One of the most sought-after careers this decade is in the arena of cybersecurity and learning blockchain could give you a valuable advantage in that marketplace. It may includes various components of cybersecurity such as:
- Computer programming
- Data structure
- Cryptography
- Smart contracts
Those interested in learning Blockchain would be best served by having a basic understanding of coding through a programming language such as Python, one of the most in-demand languages in the development of Blockchain technology. Additionally, learners can expect to benefit from understanding the ways that data is stored and organized along with having a grasp of network architecture can potentially be beneficial in your journey toward a tech career.
Can Blockchain Be Hacked?
The use of cryptography and peer-to-peer mechanisms means that Blockchains cannot be hacked in the conventional sense where a malicious actor uses brute force to break into a closed system and begins to make changes.
But the vast sums of money that are on the move mean that hackers will go to extraordinary lengths to wreak havoc, and they have found a few methods to do so.
Such hacks are very difficult to pull off, but not impossible. For example, a 51% hack is a method that attackers have used with some success. This occurs when a group of hackers gains control of most of the chain’s computational power, otherwise known as its hash rate. Once they own the majority (hence the name 51%), they can make changes to transactions that have not yet been confirmed.²
But what does this really mean? When a transaction occurs on a Blockchain, it’s confirmed within a specific block. When that block is full and closed off, the next block is launched and it confirms all the transactions in the previous block before recording new transactions. That’s the second confirmation. After six confirmations, a transaction is secured forever and is un-hackable. But until that point, it is open to manipulation and some hackers have been able to do so on occasion.

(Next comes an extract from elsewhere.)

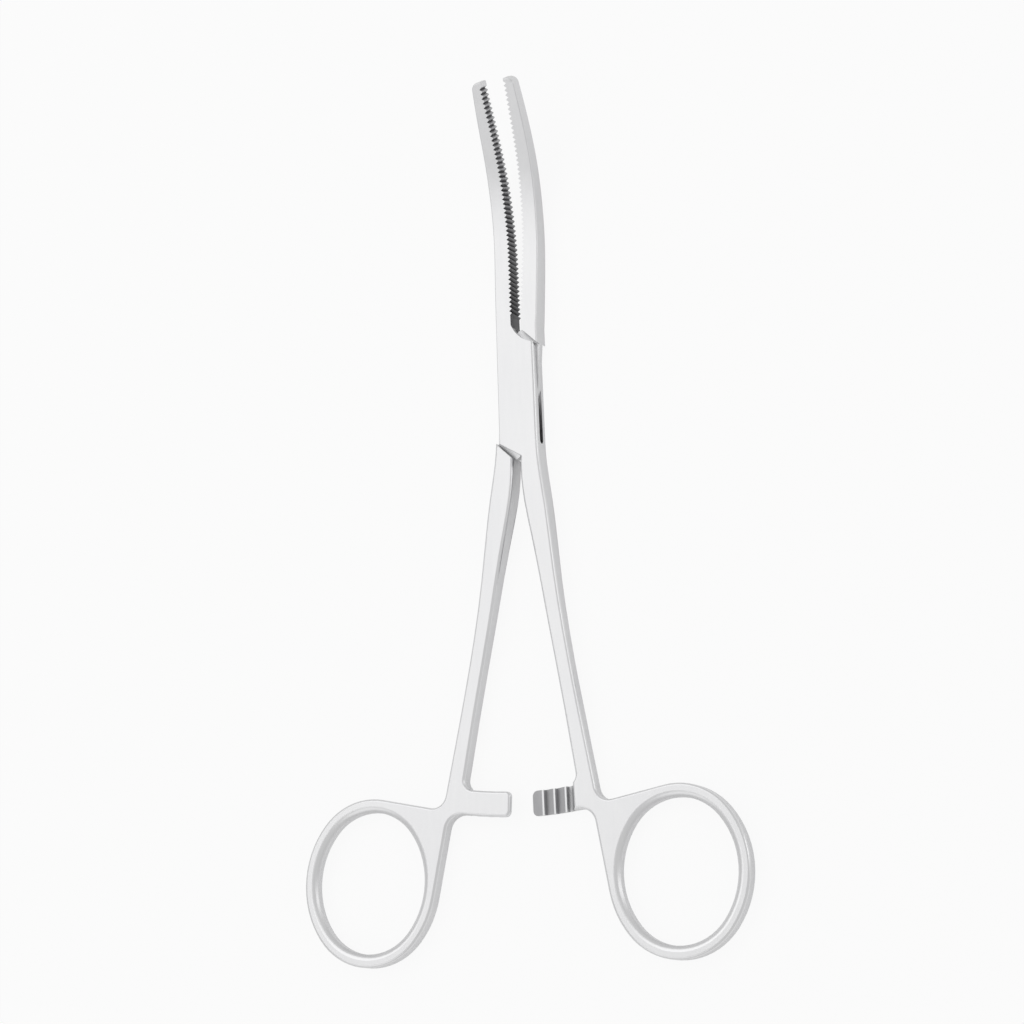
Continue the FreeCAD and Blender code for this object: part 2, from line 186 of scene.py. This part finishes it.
@dataclass(frozen=True)
class BlastedGrain:
    """Node group with the fine matt grain that bead blasting leaves on steel."""

    name: str = "blasted_grain"
    grain_per_metre: float = 5200.0
    cloud_per_metre: float = 55.0
    streak_per_metre: float = 900.0
    streak_stretch: tuple[float, float, float] = (1.0, 0.12, 1.0)
    streak_share: float = 0.4

    def group(self) -> bpy.types.ShaderNodeTree:
        """Build the group once and give it back each time.

        Returns:
            The node group, with the outputs Tone, Roughness and Height.
        """
        found = bpy.data.node_groups.get(self.name)
        if found:
            return found
        tree = bpy.data.node_groups.new(self.name, "ShaderNodeTree")
        for label, value in (("Roughness", 0.3), ("Spread", 0.05)):
            socket = tree.interface.new_socket(label, in_out="INPUT",
                                               socket_type="NodeSocketFloat")
            socket.default_value = value
        for label in ("Tone", "Roughness", "Height"):
            tree.interface.new_socket(label, in_out="OUTPUT", socket_type="NodeSocketFloat")
        canvas = NodeCanvas(tree)
        entry = canvas.add("NodeGroupInput")
        leave = canvas.add("NodeGroupOutput")
        place = canvas.add("ShaderNodeTexCoord").outputs["Object"]
        grain = canvas.noise(place, self.grain_per_metre, 2.0)
        cloud = canvas.noise(place, self.cloud_per_metre, 4.0)
        stretch = canvas.add("ShaderNodeMapping")
        stretch.inputs["Scale"].default_value = self.streak_stretch
        canvas.join(place, stretch.inputs["Vector"])
        streak = canvas.noise(stretch.outputs["Vector"], self.streak_per_metre, 3.0)
        blend = canvas.add("ShaderNodeMix", data_type="FLOAT")
        blend.inputs["Factor"].default_value = self.streak_share
        canvas.join(cloud, blend.inputs["A"])
        canvas.join(streak, blend.inputs["B"])
        tone = blend.outputs["Result"]
        canvas.join(tone, leave.inputs["Tone"])
        centred = canvas.add("ShaderNodeMath", operation="SUBTRACT")
        canvas.join(tone, centred.inputs[0])
        centred.inputs[1].default_value = 0.5
        scaled = canvas.add("ShaderNodeMath", operation="MULTIPLY_ADD")
        canvas.join(centred.outputs["Value"], scaled.inputs[0])
        canvas.join(entry.outputs["Spread"], scaled.inputs[1])
        canvas.join(entry.outputs["Roughness"], scaled.inputs[2])
        canvas.join(scaled.outputs["Value"], leave.inputs["Roughness"])
        canvas.join(grain, leave.inputs["Height"])
        return tree


@dataclass(frozen=True)
class CornerShade:
    """Node group with painted shade: a dark colour laid into grooves, gaps and inner corners,
    where ambient occlusion finds them.
    """

    name: str = "painted_corner_shade"
    reach: float = 2.0 * MM
    rays: int = 6
    full_shade_at: float = 0.46
    no_shade_at: float = 0.86

    def group(self) -> bpy.types.ShaderNodeTree:
        """Build the group once and give it back each time.

        Returns:
            The node group, with the output Shade, the share of painted corner shade.
        """
        found = bpy.data.node_groups.get(self.name)
        if found:
            return found
        tree = bpy.data.node_groups.new(self.name, "ShaderNodeTree")
        socket = tree.interface.new_socket("Strength", in_out="INPUT",
                                           socket_type="NodeSocketFloat")
        socket.default_value = 1.0
        tree.interface.new_socket("Shade", in_out="OUTPUT", socket_type="NodeSocketFloat")
        canvas = NodeCanvas(tree)
        entry = canvas.add("NodeGroupInput")
        leave = canvas.add("NodeGroupOutput")
        # Painted shade: ambient occlusion finds where shade falls, and the colour is darkened
        # there.
        open_sky = canvas.add("ShaderNodeAmbientOcclusion", samples=self.rays, only_local=True)
        open_sky.inputs["Distance"].default_value = self.reach
        hidden = canvas.remap(open_sky.outputs["AO"], self.full_shade_at, self.no_shade_at, 1.0, 0.0)
        scaled = canvas.add("ShaderNodeMath", operation="MULTIPLY")
        canvas.join(hidden, scaled.inputs[0])
        canvas.join(entry.outputs["Strength"], scaled.inputs[1])
        canvas.join(scaled.outputs["Value"], leave.inputs["Shade"])
        return tree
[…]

The good news is that it requires huge resources to take over 51% of a Blockchain, so these attacks have only happened on smaller ones, like Ethereum Classic, for example. Larger ones, like Bitcoin, would require extraordinarily large sums of money for 51% to be acquired and make it vulnerable to hacking.³
While Blockchain has earned a reputation for its security, it doesn’t mean scams and hacks don’t take place on various crypto exchanges. However, these attacks don’t necessarily happen due to corruption. Instead, they happen because people often leave their cryptocurrency unprotected in online marketplaces where they are vulnerable.